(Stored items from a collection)
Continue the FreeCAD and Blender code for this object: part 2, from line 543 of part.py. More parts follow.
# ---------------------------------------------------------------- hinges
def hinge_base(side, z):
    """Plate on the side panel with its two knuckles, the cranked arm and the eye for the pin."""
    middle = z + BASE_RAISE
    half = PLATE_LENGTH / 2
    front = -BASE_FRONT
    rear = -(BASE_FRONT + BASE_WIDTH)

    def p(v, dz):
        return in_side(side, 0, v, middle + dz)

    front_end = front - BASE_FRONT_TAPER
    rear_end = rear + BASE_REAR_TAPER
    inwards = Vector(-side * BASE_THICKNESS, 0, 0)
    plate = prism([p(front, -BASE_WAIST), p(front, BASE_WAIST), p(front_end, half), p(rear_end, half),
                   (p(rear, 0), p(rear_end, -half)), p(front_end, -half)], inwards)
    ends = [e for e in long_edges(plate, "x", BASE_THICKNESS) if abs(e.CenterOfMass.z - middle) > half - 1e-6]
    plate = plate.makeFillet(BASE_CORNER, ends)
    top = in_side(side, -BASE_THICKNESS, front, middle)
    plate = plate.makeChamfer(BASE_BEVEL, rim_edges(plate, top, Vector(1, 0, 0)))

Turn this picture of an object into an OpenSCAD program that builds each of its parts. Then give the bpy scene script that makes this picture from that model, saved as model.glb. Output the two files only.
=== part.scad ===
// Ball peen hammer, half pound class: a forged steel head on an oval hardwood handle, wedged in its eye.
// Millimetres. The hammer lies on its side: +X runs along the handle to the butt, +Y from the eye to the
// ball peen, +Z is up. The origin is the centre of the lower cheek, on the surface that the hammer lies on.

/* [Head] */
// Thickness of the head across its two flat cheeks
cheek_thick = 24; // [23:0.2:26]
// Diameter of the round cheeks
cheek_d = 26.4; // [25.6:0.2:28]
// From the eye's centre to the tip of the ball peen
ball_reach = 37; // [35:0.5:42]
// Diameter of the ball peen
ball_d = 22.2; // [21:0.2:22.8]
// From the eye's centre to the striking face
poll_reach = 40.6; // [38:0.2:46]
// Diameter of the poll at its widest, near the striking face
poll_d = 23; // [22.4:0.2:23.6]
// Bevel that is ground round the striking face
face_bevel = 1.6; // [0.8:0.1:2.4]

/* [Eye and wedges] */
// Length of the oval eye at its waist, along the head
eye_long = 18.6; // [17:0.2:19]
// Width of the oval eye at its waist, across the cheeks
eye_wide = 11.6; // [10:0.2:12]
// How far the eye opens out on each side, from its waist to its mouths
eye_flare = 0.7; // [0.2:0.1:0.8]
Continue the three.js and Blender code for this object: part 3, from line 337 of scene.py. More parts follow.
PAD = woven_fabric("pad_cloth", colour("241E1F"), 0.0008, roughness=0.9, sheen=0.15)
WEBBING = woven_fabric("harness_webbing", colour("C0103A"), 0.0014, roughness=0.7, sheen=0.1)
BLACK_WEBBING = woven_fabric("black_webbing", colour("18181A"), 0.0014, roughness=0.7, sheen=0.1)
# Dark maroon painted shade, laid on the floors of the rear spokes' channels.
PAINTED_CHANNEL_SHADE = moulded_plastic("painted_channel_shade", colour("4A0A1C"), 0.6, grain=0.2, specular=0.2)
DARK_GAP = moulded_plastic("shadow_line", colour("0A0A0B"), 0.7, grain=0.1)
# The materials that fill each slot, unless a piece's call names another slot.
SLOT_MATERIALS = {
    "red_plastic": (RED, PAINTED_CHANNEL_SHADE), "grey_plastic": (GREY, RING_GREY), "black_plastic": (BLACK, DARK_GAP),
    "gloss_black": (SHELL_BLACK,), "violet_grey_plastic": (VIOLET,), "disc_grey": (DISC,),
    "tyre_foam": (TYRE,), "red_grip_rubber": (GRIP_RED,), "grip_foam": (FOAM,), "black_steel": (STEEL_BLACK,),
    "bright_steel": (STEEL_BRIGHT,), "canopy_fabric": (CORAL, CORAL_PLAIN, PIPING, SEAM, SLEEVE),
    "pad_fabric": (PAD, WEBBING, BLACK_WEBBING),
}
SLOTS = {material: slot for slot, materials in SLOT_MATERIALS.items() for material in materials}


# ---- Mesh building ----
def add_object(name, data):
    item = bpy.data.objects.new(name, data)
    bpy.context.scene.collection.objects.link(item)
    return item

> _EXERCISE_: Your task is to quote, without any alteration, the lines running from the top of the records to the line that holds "rear = -(BASE_FRONT + BASE_WIDTH)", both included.

> _SOLUTION TO THIS PROBLEM_:
Continue the FreeCAD and Blender code for this object: part 2, from line 543 of part.py. More parts follow.
# ---------------------------------------------------------------- hinges
def hinge_base(side, z):
    """Plate on the side panel with its two knuckles, the cranked arm and the eye for the pin."""
    middle = z + BASE_RAISE
    half = PLATE_LENGTH / 2
    front = -BASE_FRONT
    rear = -(BASE_FRONT + BASE_WIDTH)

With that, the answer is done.